Figure 4 Average temperature difference for the past 140 years

The first warming period occurred before any significant change in atmospheric CO2 and had to occur for some other reason. So why so much confidence that the second warming period is caused by human CO2 emissions?

Proponents of CO2-induced global temperature change frequently refer to a pair of charts which demonstrate a remarkable correlation between historical CO2 levels and global temperature. Figure 5 Temperature and CO2 for the past 400,000 years

These charts tell us nothing about which is cause and which is effect. It could be either. However, let’s zoom out from this view of the last 400,000 years and look at our best estimates of CO2 and temperature over the past 600 million years.
Figure 6 Temperature and CO2 over the past 600 million years

The correlation no longer is so clear.

Fact: there is no general theory of climate which adequately explains changes past or present. There is much that is understood, but crucial areas are poorly understood. Complexity in and of itself is not a reason for skepticism, but climate science is both complex and young. There are large gaps in our knowledge, not just of data but of the fundamental principles which are operating: the roles of ocean currents, cloud cover, precipitation, water-vapor feedback, cosmic rays. Even by estimates of the IPCC, much of our scientific level of understanding is “low.”

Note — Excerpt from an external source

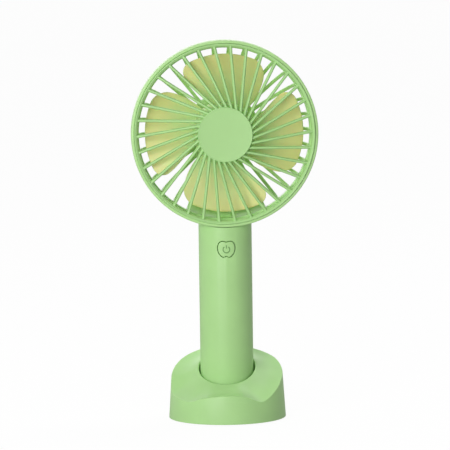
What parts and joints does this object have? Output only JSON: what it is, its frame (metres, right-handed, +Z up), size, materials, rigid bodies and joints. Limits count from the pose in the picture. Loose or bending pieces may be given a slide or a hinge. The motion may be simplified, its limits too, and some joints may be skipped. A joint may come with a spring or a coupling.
{
  "type": "handheld electric fan",
  "caption": "Cordless hand fan with a round caged head, tube handle with a push button, and a low round desk stand with a sloping dished top.",
  "frame": {"origin": "centre of the stand's footprint, at the underside of its feet", "axes": "+Z up along the handle; -Y is the front, where the air leaves; +X is to the right as seen from the front"},
  "size_m": [0.1014, 0.064, 0.2076],
  "materials": {
    "lime_plastic": "satin moulded plastic, pale lime green",
    "guard_plastic": "satin moulded plastic, lime green",
    "blade_plastic": "smooth moulded plastic, yellowish green",
    "foot_rubber": "matte pale grey rubber",
    "screw_steel": "bright zinc plate",
    "shaft_steel": "ground steel",
    "motor_can_steel": "drawn steel can, plated",
    "clamp_steel": "stamped steel plate",
    "port_steel": "bright folded steel",
    "nickel_strip": "nickel strip",
    "cell_wrap": "blue shrink sleeve over a steel can",
    "black_plastic": "black moulded plastic",
    "board_laminate": "green solder mask",
    "clear_lens": "clear moulded light guide",
    "diode_resin": "clear resin over phosphor",
    "red_insulation": "soft red insulation",
    "black_insulation": "soft black insulation"
  },
  "bodies": {
    "stand": {"stand_shell": "lime_plastic", "stand_plate": "lime_plastic", "stand_screw_front": "screw_steel", "stand_screw_right": "screw_steel", "stand_screw_back": "screw_steel", "stand_screw_left": "screw_steel", "stand_foot_front_right": "foot_rubber", "stand_foot_back_right": "foot_rubber", "stand_foot_back_left": "foot_rubber", "stand_foot_front_left": "foot_rubber"},
    "handset": {"handle_front_shell": "lime_plastic", "handle_rear_shell": "lime_plastic", "handle_end_cap": "lime_plastic", "handle_screw_neck": "screw_steel", "handle_screw_lower": "screw_steel", "switch_body": "black_plastic", "circuit_board": "board_laminate", "charge_port_shell": "port_steel", "charge_port_insert": "black_plastic", "charge_light_lens": "clear_lens", "charge_light_diode": "diode_resin", "battery_cell": "cell_wrap", "cell_tab_bottom": "nickel_strip", "cell_tab_top": "nickel_strip", "cell_lead_red": "red_insulation", "cell_lead_black": "black_insulation", "motor_lead_red": "red_insulation", "motor_lead_black": "black_insulation", "rear_guard": "guard_plastic", "motor_can": "motor_can_steel", "motor_end_bell": "black_plastic", "motor_clamp_plate": "clamp_steel", "motor_screw_left": "screw_steel", "motor_screw_right": "screw_steel"},
    "rotor": {"fan_rotor": "blade_plastic", "motor_shaft": "shaft_steel"},
    "front_guard": {"front_guard": "lime_plastic"},
    "power_button": {"power_button": "lime_plastic"},
    "switch_plunger": {"switch_plunger": "black_plastic"}
  },
  "joints": [
    {"name": "handset_lift", "type": "slide", "parent": "stand", "child": "handset", "axis": [0, 0, 1], "range_m": [0, 0.04]},
    {"name": "rotor_spin", "type": "hinge", "parent": "handset", "child": "rotor", "pos_m": [0, 0, 0.1569], "axis": [0, 1, 0], "continuous": true},
    {"name": "guard_twist", "type": "hinge", "parent": "handset", "child": "front_guard", "pos_m": [0, 0, 0.1569], "axis": [0, -1, 0], "range_deg": [0, 15]},
    {"name": "button_press", "type": "slide", "parent": "handset", "child": "power_button", "axis": [0, 1, 0], "range_m": [0, 0.0005], "stiffness_N_per_m": 400},
    {"name": "plunger_press", "type": "slide", "parent": "handset", "child": "switch_plunger", "axis": [0, 1, 0], "range_m": [0, 0.0005]}
  ],
  "couplings": [
    {"joint": "plunger_press", "follows": "button_press", "ratio": 1}
  ]
}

Why this topic in a blog on wealth? Because the promoters of catastrophic anthropogenic global warming are telling us that we need to drastically reduce our consumption of energy in order to save the planet. The economic effects of mandating the switch away from fossil fuels to more expensive energy alternatives will be devastating to the millions of people living “at the margin.” Be sure you adequately understand the science before you vote to condemn them to poverty, or worse.

And be on the look out for articles like Friedman’s which are mere emotional appeals promoting a political solution without addressing the controversial aspects of the underlying science.

(*) Figures 1-6 taken from “A Global Warming Primer” by the National Center for Policy Analysis. The primary sources for the data are cited at the end of the Primer.